Task directions:
Output the lines below exactly, please, from the first line until the line with "bpy.data.objects.remove(thing, do_unlink=True)", counting both.
┄┄┄┄┄┄┄┄┄┄┄┄┄┄┄┄┄┄┄┄
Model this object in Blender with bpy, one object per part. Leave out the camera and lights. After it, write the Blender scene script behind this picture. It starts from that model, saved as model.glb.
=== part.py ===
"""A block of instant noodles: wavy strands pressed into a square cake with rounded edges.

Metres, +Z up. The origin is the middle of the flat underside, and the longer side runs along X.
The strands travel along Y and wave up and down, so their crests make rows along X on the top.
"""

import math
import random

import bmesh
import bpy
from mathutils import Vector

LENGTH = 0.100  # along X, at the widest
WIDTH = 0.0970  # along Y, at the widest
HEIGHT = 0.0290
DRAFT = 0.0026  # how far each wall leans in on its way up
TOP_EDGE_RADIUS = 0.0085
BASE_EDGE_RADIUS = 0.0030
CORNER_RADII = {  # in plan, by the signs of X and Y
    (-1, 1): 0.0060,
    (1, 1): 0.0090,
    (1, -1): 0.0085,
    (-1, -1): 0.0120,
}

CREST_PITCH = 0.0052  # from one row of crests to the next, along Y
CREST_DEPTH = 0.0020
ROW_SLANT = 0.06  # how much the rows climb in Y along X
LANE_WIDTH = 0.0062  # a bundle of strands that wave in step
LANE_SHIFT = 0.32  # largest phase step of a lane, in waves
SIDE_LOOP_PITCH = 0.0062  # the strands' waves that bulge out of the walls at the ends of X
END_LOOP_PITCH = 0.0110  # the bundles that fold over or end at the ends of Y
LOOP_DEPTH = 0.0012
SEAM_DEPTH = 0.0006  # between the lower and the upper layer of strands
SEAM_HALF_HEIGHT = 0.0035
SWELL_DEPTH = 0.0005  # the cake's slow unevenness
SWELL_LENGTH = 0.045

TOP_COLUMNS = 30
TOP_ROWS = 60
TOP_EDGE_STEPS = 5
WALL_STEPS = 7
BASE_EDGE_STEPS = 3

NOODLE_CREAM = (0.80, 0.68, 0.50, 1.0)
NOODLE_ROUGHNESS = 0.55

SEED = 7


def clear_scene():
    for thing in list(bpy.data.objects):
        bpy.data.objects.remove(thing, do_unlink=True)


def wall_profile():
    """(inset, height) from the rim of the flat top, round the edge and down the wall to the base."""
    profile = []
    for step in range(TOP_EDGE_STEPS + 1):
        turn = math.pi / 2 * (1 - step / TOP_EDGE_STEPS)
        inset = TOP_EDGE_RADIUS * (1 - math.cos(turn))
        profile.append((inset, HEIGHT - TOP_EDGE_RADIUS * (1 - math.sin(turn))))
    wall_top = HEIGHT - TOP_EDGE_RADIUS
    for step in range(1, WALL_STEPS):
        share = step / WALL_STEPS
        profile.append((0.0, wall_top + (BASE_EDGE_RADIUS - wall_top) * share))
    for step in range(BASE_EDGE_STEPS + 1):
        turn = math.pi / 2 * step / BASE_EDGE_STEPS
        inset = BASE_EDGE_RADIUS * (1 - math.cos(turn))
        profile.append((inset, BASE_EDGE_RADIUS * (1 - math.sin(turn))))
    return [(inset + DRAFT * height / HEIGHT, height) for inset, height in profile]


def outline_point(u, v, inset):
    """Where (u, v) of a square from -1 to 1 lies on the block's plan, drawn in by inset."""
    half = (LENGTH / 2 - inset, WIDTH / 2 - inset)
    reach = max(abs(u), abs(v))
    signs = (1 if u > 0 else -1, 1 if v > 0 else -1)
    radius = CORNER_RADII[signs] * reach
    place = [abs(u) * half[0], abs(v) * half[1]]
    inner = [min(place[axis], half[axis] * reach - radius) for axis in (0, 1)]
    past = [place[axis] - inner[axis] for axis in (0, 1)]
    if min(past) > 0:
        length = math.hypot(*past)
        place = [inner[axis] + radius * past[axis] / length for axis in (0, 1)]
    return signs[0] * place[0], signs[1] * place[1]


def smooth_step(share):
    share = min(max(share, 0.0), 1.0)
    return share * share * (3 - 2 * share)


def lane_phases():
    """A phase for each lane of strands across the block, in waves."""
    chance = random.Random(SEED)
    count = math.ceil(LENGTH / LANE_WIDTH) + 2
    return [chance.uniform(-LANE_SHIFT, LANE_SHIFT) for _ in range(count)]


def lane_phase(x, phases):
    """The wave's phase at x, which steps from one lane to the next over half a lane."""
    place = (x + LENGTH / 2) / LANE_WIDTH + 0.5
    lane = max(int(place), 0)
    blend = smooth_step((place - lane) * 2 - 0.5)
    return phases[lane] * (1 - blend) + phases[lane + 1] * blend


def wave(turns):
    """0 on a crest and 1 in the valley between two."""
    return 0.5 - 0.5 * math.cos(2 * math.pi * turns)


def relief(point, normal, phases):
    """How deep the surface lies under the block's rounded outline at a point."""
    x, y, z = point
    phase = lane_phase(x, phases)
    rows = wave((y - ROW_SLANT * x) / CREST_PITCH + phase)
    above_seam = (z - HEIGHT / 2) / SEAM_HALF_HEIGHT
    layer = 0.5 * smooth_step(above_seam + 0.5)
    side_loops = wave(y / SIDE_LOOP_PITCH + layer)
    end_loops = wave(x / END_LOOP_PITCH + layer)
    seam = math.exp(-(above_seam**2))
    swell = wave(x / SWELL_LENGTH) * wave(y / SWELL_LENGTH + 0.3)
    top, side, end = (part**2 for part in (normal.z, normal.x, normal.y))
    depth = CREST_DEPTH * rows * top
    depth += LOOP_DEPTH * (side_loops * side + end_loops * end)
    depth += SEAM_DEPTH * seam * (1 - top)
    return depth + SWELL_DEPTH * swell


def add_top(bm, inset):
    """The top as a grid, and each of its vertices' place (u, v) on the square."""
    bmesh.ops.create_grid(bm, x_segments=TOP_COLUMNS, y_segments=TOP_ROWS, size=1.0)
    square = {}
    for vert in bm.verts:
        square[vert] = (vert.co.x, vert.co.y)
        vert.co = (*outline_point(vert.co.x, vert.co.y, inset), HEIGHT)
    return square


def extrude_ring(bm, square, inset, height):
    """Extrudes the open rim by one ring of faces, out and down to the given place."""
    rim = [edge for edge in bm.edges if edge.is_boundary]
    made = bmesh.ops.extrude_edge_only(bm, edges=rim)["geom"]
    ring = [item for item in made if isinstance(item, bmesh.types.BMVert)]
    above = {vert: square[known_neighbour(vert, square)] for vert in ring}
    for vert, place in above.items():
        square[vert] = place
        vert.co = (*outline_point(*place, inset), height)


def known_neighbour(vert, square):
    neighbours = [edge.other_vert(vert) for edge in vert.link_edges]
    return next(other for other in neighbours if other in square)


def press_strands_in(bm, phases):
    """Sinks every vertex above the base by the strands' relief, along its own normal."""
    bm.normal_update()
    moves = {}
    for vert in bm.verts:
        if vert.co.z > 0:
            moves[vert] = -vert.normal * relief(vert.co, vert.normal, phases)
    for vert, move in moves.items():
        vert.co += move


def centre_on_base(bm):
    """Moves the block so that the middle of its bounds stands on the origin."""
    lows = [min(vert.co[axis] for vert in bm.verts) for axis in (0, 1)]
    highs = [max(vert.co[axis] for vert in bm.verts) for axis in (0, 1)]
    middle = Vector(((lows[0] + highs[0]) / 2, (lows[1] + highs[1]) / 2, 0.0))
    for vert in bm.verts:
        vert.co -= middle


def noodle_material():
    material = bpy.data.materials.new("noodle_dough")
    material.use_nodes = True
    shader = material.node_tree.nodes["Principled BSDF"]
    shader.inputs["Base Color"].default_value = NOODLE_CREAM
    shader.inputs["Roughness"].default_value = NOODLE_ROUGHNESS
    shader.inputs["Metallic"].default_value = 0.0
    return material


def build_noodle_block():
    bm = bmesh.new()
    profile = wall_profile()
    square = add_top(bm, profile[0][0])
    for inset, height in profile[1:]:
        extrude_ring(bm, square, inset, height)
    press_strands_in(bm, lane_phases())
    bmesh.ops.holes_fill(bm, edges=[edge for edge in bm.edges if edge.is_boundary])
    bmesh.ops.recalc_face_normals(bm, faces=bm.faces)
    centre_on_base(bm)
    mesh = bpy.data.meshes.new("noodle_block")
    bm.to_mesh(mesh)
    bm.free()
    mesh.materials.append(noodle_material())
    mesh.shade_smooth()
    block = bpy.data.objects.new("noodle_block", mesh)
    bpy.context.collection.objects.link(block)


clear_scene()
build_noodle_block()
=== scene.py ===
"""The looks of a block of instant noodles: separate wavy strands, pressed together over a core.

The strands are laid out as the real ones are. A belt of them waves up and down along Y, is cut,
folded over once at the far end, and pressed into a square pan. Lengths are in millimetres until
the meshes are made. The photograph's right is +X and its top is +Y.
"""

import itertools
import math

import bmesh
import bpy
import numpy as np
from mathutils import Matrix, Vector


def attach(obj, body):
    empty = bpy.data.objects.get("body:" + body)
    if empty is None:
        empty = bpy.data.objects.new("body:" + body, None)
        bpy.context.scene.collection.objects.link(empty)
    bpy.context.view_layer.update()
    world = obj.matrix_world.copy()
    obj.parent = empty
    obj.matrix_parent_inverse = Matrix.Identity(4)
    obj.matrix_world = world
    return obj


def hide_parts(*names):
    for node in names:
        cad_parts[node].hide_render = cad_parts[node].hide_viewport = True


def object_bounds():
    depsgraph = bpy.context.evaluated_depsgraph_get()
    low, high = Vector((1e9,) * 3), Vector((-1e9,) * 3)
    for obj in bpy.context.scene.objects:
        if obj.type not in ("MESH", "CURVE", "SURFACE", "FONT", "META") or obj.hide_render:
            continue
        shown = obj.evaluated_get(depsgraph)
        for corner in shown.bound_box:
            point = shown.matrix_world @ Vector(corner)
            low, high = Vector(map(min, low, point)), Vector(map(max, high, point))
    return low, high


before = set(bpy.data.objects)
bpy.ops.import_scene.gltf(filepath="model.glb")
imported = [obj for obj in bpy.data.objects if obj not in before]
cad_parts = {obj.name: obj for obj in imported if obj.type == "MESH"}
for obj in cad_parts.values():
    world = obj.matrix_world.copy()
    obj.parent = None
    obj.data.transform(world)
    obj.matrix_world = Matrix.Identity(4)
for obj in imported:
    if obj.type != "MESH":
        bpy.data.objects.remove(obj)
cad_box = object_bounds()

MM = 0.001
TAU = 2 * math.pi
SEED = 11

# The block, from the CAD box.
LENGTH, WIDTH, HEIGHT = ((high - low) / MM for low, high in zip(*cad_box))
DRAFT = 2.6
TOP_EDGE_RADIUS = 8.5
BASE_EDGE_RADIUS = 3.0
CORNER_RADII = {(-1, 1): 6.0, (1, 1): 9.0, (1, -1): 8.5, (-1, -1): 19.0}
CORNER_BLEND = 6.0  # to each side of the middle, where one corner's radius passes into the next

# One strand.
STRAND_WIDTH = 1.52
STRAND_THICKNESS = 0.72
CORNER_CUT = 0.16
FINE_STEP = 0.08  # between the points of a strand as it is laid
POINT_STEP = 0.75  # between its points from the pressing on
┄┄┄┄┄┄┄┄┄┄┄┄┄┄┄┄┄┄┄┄
Completed task:
Model this object in Blender with bpy, one object per part. Leave out the camera and lights. After it, write the Blender scene script behind this picture. It starts from that model, saved as model.glb.
=== part.py ===
"""A block of instant noodles: wavy strands pressed into a square cake with rounded edges.

Metres, +Z up. The origin is the middle of the flat underside, and the longer side runs along X.
The strands travel along Y and wave up and down, so their crests make rows along X on the top.
"""

import math
import random

import bmesh
import bpy
from mathutils import Vector

LENGTH = 0.100  # along X, at the widest
WIDTH = 0.0970  # along Y, at the widest
HEIGHT = 0.0290
DRAFT = 0.0026  # how far each wall leans in on its way up
TOP_EDGE_RADIUS = 0.0085
BASE_EDGE_RADIUS = 0.0030
CORNER_RADII = {  # in plan, by the signs of X and Y
    (-1, 1): 0.0060,
    (1, 1): 0.0090,
    (1, -1): 0.0085,
    (-1, -1): 0.0120,
}

CREST_PITCH = 0.0052  # from one row of crests to the next, along Y
CREST_DEPTH = 0.0020
ROW_SLANT = 0.06  # how much the rows climb in Y along X
LANE_WIDTH = 0.0062  # a bundle of strands that wave in step
LANE_SHIFT = 0.32  # largest phase step of a lane, in waves
SIDE_LOOP_PITCH = 0.0062  # the strands' waves that bulge out of the walls at the ends of X
END_LOOP_PITCH = 0.0110  # the bundles that fold over or end at the ends of Y
LOOP_DEPTH = 0.0012
SEAM_DEPTH = 0.0006  # between the lower and the upper layer of strands
SEAM_HALF_HEIGHT = 0.0035
SWELL_DEPTH = 0.0005  # the cake's slow unevenness
SWELL_LENGTH = 0.045

TOP_COLUMNS = 30
TOP_ROWS = 60
TOP_EDGE_STEPS = 5
WALL_STEPS = 7
BASE_EDGE_STEPS = 3

NOODLE_CREAM = (0.80, 0.68, 0.50, 1.0)
NOODLE_ROUGHNESS = 0.55

SEED = 7


def clear_scene():
    for thing in list(bpy.data.objects):
        bpy.data.objects.remove(thing, do_unlink=True)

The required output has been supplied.